Cuando llegué a la última página, guardé los originales en un cajón. Temía llevarlos a la Editorial Planeta, donde había publicado mis últimos libros. Finalmente leyeron la obra y ocurrió lo presentido: no se animaban a imprimirla. Entonces fui a la Editorial Emecé. Carlos Frías también opinó que, así como estaba escrita, el gobierno militar ordenaría su secuestro; debía cancelar o modificar varios capítulos. Comenté esta situación a mi esposa y algunos amigos. Alguien sugirió que escribiese un post scriptum y explicase que todo era ficción, que no quería ofender a ninguna franja social. «Es obvio», dije. Pero trasladé la iniciativa a la editorial, que la consideró una solución razonable. El libro no fue secuestrado, obtuvo buena crítica y agotó varias ediciones en poco tiempo. Cuando se estaba por imprimir la segunda edición, Frías me llamó para avisarme que podíamos suprimir el post scriptum. «Prefiero que permanezca como testimonio de las ridículas condiciones en que se publicó este libro», contesté.
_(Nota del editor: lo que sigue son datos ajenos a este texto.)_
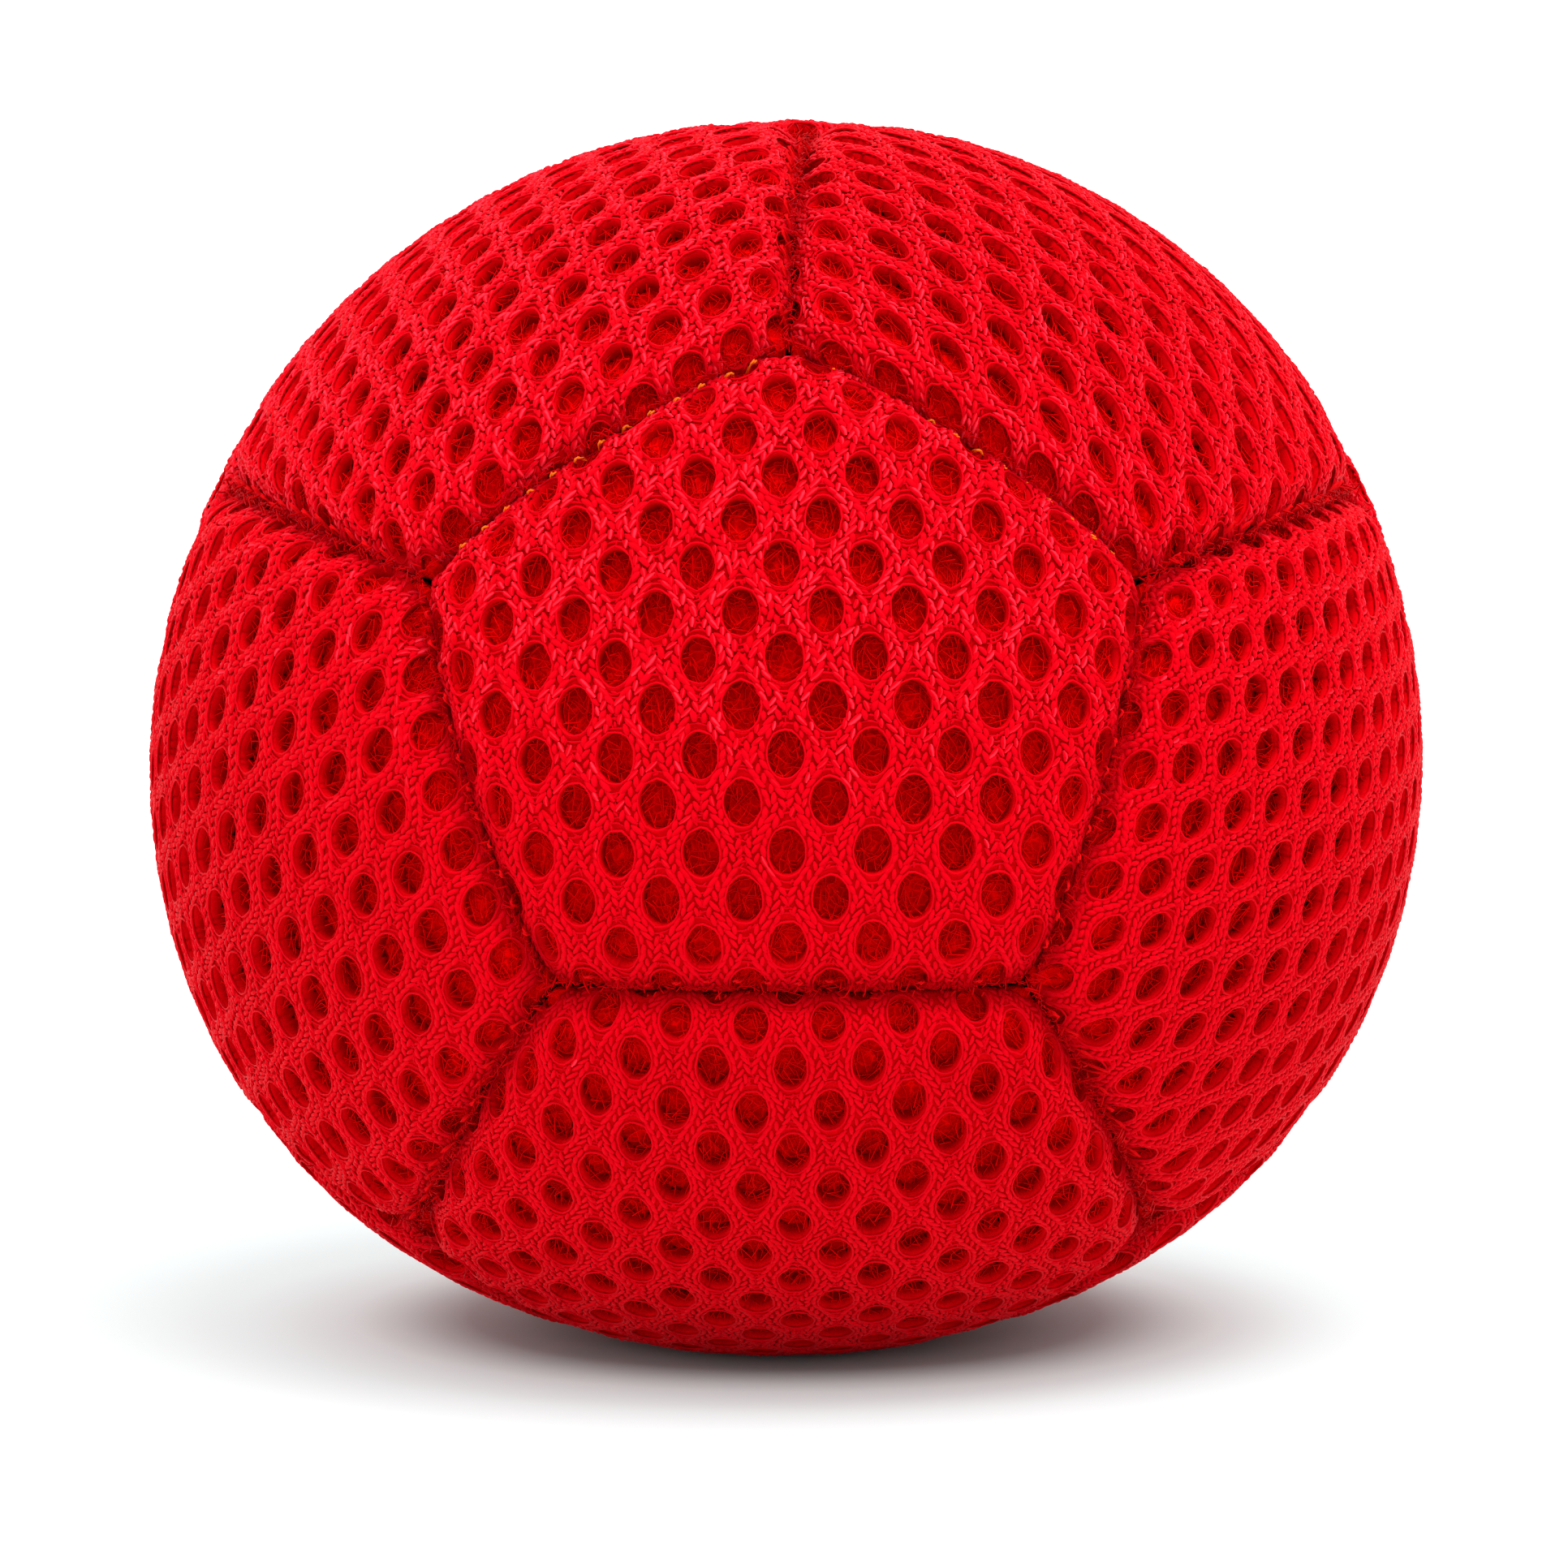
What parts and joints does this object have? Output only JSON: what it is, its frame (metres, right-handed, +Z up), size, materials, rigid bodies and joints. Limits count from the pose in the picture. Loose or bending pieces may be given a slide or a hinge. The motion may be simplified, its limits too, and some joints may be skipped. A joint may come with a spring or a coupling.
{
  "type": "footbag",
  "caption": "Round pellet-filled footbag sewn from red pentagonal spacer-mesh panels, slumped slightly onto one seam corner, for kicking and juggling.",
  "frame": {"origin": "on the table, under the middle of the ball", "axes": "+Z up through the two seam corners at top and bottom; -Y towards the front panel; +X to the right as seen from the front"},
  "size_m": [0.0618, 0.0618, 0.0596],
  "materials": {
    "mesh_cloth": "soft open spacer mesh, slight yarn sheen",
    "seam_thread": "twisted polyester thread",
    "pellets": "small rounded pellets"
  },
  "bodies": {
    "root": {"panel_back": "mesh_cloth", "panel_back_left": "mesh_cloth", "panel_back_right": "mesh_cloth", "panel_bottom_front": "mesh_cloth", "panel_bottom_left": "mesh_cloth", "panel_bottom_right": "mesh_cloth", "panel_front": "mesh_cloth", "panel_left": "mesh_cloth", "panel_right": "mesh_cloth", "panel_top_back": "mesh_cloth", "panel_top_left": "mesh_cloth", "panel_top_right": "mesh_cloth", "pellet_filling": "pellets", "thread_back_bottom_left": "seam_thread", "thread_back_bottom_right": "seam_thread", "thread_back_left_back": "seam_thread", "thread_back_left_bottom_left": "seam_thread", "thread_back_left_left": "seam_thread", "thread_back_right_back": "seam_thread", "thread_back_right_bottom_right": "seam_thread", "thread_back_right_right": "seam_thread", "thread_bottom_front_bottom_left": "seam_thread", "thread_bottom_front_bottom_right": "seam_thread", "thread_bottom_left_bottom_right": "seam_thread", "thread_front_bottom_front": "seam_thread", "thread_front_left": "seam_thread", "thread_front_right": "seam_thread", "thread_left_bottom_front": "seam_thread", "thread_left_bottom_left": "seam_thread", "thread_right_bottom_front": "seam_thread", "thread_right_bottom_right": "seam_thread", "thread_top_back_back": "seam_thread", "thread_top_back_back_left": "seam_thread", "thread_top_back_back_right": "seam_thread", "thread_top_left_back_left": "seam_thread", "thread_top_left_front": "seam_thread", "thread_top_left_left": "seam_thread", "thread_top_left_top_back": "seam_thread", "thread_top_left_top_right": "seam_thread", "thread_top_right_back_right": "seam_thread", "thread_top_right_front": "seam_thread", "thread_top_right_right": "seam_thread", "thread_top_right_top_back": "seam_thread"}
  },
  "joints": []
}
Al revisar la presente edición de Editorial Sudamericana, me reencuentro con fantasmas y sensaciones que poblaron mi cabeza durante aquellos años de locura. Revivo el humor negro cuyas ráfagas cruzaban la cotidianidad, las denuncias directas o elípticas, las dificultades de edición, el clima de violencia, la busca de enemigos imaginarios, el cinismo, la debilidad del amor, el ubicuo clima hostil, los clandestinos chistes catárticos. Ingredientes de una sociedad autoritaria al rojo vivo que nos intoxicaron en la Argentina y siguen vigentes en la mayor parte del mundo.

Marcos Aguinis

Buenos Aires, enero de 1996.

1. EL DETONANTE

Para poner término a la fatigosa discusión, acepté a regañadientes la propuesta de mi mujer. Yo había escrito un libro explosivo, grávido de denuncias, que le produjo miedo. Miedo de que me expulsaran de Pharmat, el laboratorio donde trabajaba como visitador (distribuía prospectos suntuosos, muestras gratis y versitos azucarados para buena parte del cuerpo médico). Miedo, también, a que me entablaran juicio por injurias, me arrebataran los exiguos bienes y me zamparan en la cárcel.
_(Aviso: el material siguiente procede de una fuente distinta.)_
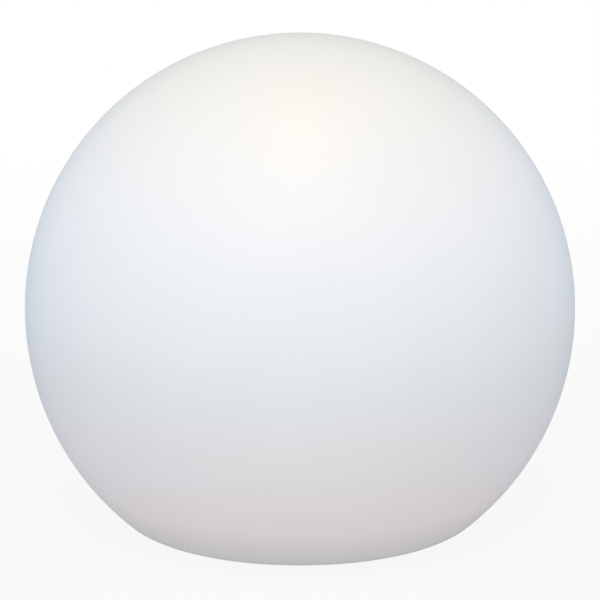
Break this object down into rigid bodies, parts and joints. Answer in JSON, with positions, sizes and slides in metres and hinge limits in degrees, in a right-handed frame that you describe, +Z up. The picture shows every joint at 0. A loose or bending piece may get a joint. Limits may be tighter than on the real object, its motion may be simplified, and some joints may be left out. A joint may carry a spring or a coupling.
{
  "type": "garden globe light",
  "caption": "Round opal garden lamp on a flat base, lit from inside by a twist-out rechargeable module with a push button, a finger dish and a covered charging socket.",
  "frame": {"origin": "middle of the resting plane, under the four foot pads", "axes": "+Z up through the globe's crown, -Y towards the side of the charging door, +Y towards the push button"},
  "size_m": [0.4, 0.3998, 0.3635],
  "materials": {
    "opal_globe": "satin translucent polyethylene, lit from inside",
    "pad_rubber": "matt grey",
    "brass": "plain",
    "seal_rubber": "matt black",
    "ring_plastic": "fine-textured light grey",
    "stainless": "plain stainless",
    "case_plastic": "fine-textured off-white",
    "cover_plastic": "fine-textured light grey",
    "button_rubber": "soft-touch dark grey",
    "door_plastic": "fine-textured dark grey",
    "black_plastic": "moulded black",
    "contact_metal": "plated",
    "board_green": "solder mask",
    "chip_black": "moulded black",
    "coil_copper": "varnished winding",
    "can_aluminium": "drawn can",
    "header_white": "moulded off-white",
    "lamp_clear": "clear",
    "light_pipe": "clear",
    "vent_plastic": "moulded black",
    "film_white": "breathing film",
    "cell_sleeve": "shrink sleeve",
    "holder_black": "moulded black",
    "nickel": "plain nickel",
    "clamp_plastic": "moulded grey",
    "spreader_metal": "milled",
    "pad_grey": "soft grey",
    "board_white": "white solder mask on aluminium",
    "emitter": "phosphor under clear resin",
    "dome_opal": "satin opal, lit from inside",
    "receiver_dark": "dark infrared window",
    "lead_sleeve": "red and black insulation"
  },
  "bodies": {
    "globe": {"globe_shell": "opal_globe", "foot_pads": "pad_rubber", "threaded_inserts": "brass", "ring_gasket": "seal_rubber", "bayonet_ring": "ring_plastic", "ring_screws": "stainless"},
    "light_module": {"module_housing": "case_plastic", "module_seal": "seal_rubber", "base_cover": "cover_plastic", "cover_gasket": "seal_rubber", "cover_screws": "stainless", "push_switch": "black_plastic", "hinge_pin": "stainless", "charge_socket": "black_plastic", "socket_contact": "contact_metal", "socket_gasket": "seal_rubber", "control_board": "board_green", "board_screws": "stainless", "control_chips": "chip_black", "choke_coil": "coil_copper", "smoothing_capacitors": "can_aluminium", "lead_headers": "header_white", "charge_lamp": "lamp_clear", "indicator_lens": "light_pipe", "vent_plug": "vent_plastic", "vent_nut": "vent_plastic", "vent_membrane": "film_white", "battery_cells": "cell_sleeve", "cell_holders": "holder_black", "nickel_strips": "nickel", "battery_clamp": "clamp_plastic", "clamp_screws": "stainless", "heat_spreader": "spreader_metal", "heat_pad": "pad_grey", "light_board": "board_white", "light_board_screws": "stainless", "outer_emitters": "emitter", "inner_emitters": "emitter", "remote_receiver": "receiver_dark", "board_terminal": "header_white", "diffuser_dome": "dome_opal", "dome_gasket": "seal_rubber", "dome_screws": "stainless", "lead_grommet": "seal_rubber", "light_leads": "lead_sleeve", "cell_leads": "lead_sleeve"},
    "button": {"power_button": "button_rubber", "button_seal": "seal_rubber", "switch_plunger": "black_plastic"},
    "door": {"charge_door": "door_plastic", "door_seal": "seal_rubber"}
  },
  "joints": [
    {"name": "module_twist", "type": "hinge", "parent": "globe", "child": "light_module", "pos_m": [0, 0, 0.0105], "axis": [0, 0, -1], "range_deg": [0, 30]},
    {"name": "button_press", "type": "slide", "parent": "light_module", "child": "button", "axis": [0, 0, 1], "range_m": [0, 0.001], "stiffness_N_per_m": 1500, "springref_m": -0.001},
    {"name": "door_open", "type": "hinge", "parent": "light_module", "child": "door", "pos_m": [0, -0.04724, 0.0051], "axis": [-1, 0, 0], "range_deg": [0, 95]}
  ]
}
Inés era profesora de música en el muy católico colegio San Ignacio y ella misma era una católica muy vendada por infinitos temores y pudibundeces. Su propuesta consistía en recabar la opinión de un amigo informado sobre el tema de mi obra, antes de entregarla a una editorial. Y como no había mucho para elegir, sugirió a Matilde Vanolli, rubia amiga de infancia y, además, psicopedagoga. Dije que sí para complacerla, aunque la opinión de esta amiga, por fundada que pudiese parecer, no me interesaba ni haría cambiar mi determinación.

Cuando vino a casa para recoger los originales, advertí sus apetitosos labios de mandarina y, con adúlteras ganas de morderlos, pregunté si los labios pálidos necesitan del estímulo de los cócteles.

Alzó las cejas, se acarició el tenso rodete y dijo sí, me gusta ser invitada a los cócteles.

—A mí, en cambio, me cansan los pies —argüí con un pellizco verbal—. Resultan peor que visitar un museo.

La sonrisa coloreó mórbidamente su piel. Reflexionó un instante y estiró los dedos. Apeló a una inesperada imagen.

—En esas reuniones nado como en agua mansa.

—Pero es un agua plagada de tiburones.

—¡Bienvenidos! —soltó una carcajada breve, translúcida—, y cuanto más hambrientos, mejor. Es un desafío a salvarse.

—¿Te salvás? —la contemplé con malicia.

—Por supuesto: caminando lentamente, sonriendo, y escupiendo gansadas con el mentón erguido.

La miré con intensidad:

—A mi obra no podrás leerla con el mentón erguido.